Legislators are scheduled to take a tour of Edna Mahan Correctional Facility on April 19 with Commissioner Hicks.
The nearly $21 million settlement with the victims dating back to 2014 included a stipulation that body-worn-cameras to be implemented for use by all corrections officers within a year of the agreement’s approval. The state has already begun a pilot program at both Edna Mahan and Northern State Prison in Newark.
Along with the legal settlements and reforms, Hicks mentiond that the NJ DOC has struck an agreement on a consent decree with the department of justice in Washington regarding a report they filed on Edna Mahan in April of 2020. The agreement is awaiting final approval in Washington, according to Hicks, and no details were made available.
Hicks, rather than resign, announced the hiring of the aforementioned Moss Group to assist with planned reforms in February. The firm’s goal is to “provide technical support in operational practice, policy development and implementation of identified solutions related to Edna Mahan Correctional Facility for Women.” The state is also actively recruiting an assistant commissioner to handle women’s services within the state prison system.
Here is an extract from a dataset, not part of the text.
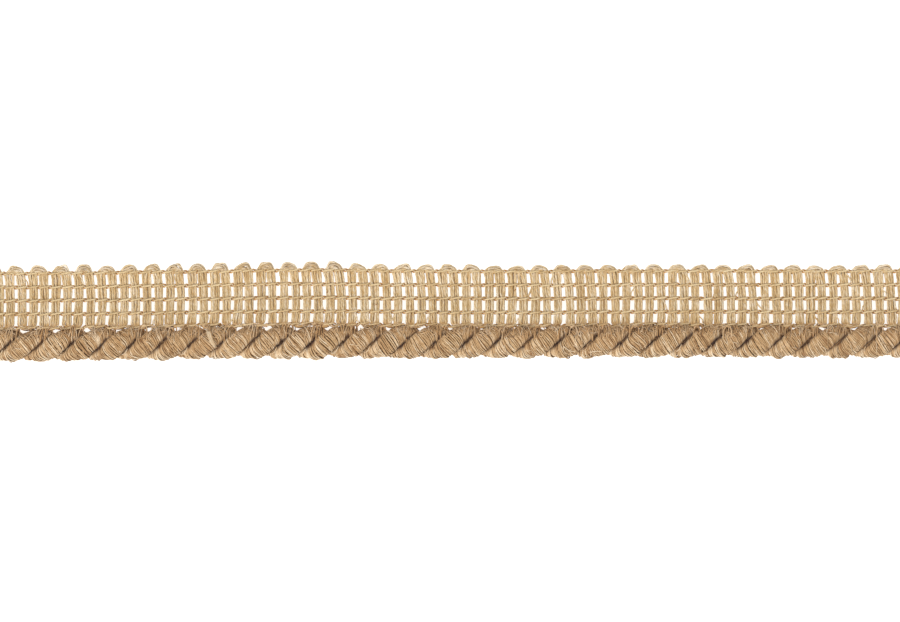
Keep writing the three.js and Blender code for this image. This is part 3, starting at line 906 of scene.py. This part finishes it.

The state’s DOC, in a statement to PIX11 News back in February, believe the Moss Group’s implementation of these reforms are necessary now and that removal of Commissioner Hicks would “only serve to stall this process.”
Hicks’ testimony reiterated a promise that reforms had begun and promised to work in good faith with legislators to bring change.
The New Jersey DOC declined PIX11 News’ request for comment regarding DiBenedetti’s resignation.